(begin)
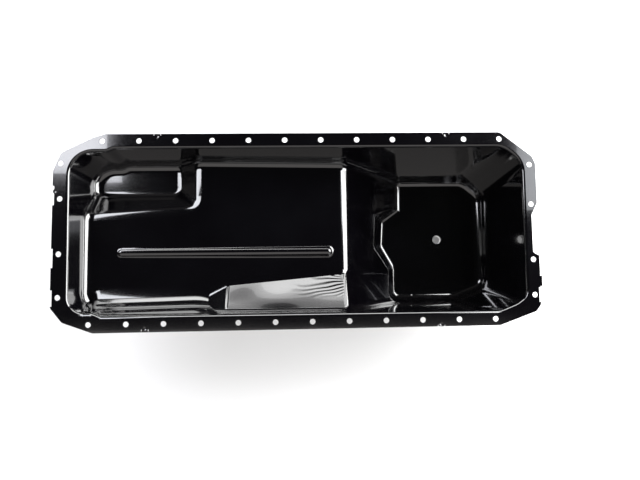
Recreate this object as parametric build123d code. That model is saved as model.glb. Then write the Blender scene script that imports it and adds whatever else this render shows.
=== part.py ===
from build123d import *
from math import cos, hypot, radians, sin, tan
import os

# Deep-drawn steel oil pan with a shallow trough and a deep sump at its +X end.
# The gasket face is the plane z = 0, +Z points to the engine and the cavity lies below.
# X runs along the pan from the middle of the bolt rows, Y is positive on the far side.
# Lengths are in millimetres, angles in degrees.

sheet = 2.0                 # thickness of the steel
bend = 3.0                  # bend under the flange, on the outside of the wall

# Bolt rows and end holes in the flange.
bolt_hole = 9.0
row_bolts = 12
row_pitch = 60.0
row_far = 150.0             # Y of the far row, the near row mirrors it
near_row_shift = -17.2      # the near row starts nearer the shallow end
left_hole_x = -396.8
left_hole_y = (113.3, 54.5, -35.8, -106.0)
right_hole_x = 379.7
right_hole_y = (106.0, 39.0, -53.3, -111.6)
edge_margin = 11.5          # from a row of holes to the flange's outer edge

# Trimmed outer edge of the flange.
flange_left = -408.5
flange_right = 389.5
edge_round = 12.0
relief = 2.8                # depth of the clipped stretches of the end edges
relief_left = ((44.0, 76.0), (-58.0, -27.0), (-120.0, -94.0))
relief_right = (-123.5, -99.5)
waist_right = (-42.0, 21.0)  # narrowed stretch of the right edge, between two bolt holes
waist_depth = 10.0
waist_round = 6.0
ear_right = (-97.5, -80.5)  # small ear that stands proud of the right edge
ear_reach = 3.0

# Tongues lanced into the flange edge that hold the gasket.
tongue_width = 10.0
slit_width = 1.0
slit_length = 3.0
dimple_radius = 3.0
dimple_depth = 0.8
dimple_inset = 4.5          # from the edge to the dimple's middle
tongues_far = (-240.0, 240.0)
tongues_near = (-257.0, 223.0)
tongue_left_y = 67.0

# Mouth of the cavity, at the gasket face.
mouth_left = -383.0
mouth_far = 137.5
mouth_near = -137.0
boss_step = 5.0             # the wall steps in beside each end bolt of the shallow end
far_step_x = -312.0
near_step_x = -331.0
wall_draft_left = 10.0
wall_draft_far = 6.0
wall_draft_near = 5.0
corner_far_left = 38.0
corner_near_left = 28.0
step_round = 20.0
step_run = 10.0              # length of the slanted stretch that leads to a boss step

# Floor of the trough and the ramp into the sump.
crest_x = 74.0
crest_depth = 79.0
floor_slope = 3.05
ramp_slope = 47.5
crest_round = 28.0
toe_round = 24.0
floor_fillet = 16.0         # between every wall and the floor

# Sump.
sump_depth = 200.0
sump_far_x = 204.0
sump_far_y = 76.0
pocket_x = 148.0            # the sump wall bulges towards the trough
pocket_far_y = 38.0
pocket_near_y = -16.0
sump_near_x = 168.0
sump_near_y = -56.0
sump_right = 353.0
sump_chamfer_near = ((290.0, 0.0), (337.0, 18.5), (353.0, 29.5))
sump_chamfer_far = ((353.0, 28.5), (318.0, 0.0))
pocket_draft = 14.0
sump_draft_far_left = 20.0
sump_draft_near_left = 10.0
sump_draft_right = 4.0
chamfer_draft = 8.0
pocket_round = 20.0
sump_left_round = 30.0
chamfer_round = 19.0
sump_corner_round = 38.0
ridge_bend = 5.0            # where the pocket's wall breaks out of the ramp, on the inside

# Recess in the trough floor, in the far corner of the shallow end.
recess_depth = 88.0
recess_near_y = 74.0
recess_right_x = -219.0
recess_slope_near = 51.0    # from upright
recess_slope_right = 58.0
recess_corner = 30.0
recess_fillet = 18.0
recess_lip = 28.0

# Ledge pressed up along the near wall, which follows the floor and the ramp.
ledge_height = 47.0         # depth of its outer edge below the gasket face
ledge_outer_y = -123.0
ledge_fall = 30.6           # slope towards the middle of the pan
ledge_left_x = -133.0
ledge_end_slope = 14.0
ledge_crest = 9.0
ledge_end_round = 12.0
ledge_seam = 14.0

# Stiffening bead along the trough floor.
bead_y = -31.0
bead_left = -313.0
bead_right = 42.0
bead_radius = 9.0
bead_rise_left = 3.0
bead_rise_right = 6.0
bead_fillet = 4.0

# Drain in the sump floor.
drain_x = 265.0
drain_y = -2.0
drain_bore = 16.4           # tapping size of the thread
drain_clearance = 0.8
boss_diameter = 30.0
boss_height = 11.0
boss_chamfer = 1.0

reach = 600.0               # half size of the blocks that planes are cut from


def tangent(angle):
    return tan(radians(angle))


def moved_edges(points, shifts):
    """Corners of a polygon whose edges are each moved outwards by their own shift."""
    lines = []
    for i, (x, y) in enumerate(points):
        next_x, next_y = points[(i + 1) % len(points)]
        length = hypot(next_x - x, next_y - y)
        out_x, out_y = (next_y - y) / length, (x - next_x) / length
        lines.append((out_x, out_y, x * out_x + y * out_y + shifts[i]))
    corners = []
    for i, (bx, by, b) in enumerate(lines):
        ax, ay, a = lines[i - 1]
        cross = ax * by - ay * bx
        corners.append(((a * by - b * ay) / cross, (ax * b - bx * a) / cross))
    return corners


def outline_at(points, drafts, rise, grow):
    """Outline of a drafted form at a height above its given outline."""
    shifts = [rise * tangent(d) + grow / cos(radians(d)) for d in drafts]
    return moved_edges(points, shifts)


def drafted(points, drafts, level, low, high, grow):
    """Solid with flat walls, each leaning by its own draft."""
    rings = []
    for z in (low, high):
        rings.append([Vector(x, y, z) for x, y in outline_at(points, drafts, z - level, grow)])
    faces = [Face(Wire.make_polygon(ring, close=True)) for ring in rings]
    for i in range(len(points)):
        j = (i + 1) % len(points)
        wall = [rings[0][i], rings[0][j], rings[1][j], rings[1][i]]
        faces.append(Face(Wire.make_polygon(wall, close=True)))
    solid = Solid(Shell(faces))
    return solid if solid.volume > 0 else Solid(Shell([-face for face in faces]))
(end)
Find how many lines of the material carry the string "else". Only the number should be in the answer.

* Full output *
2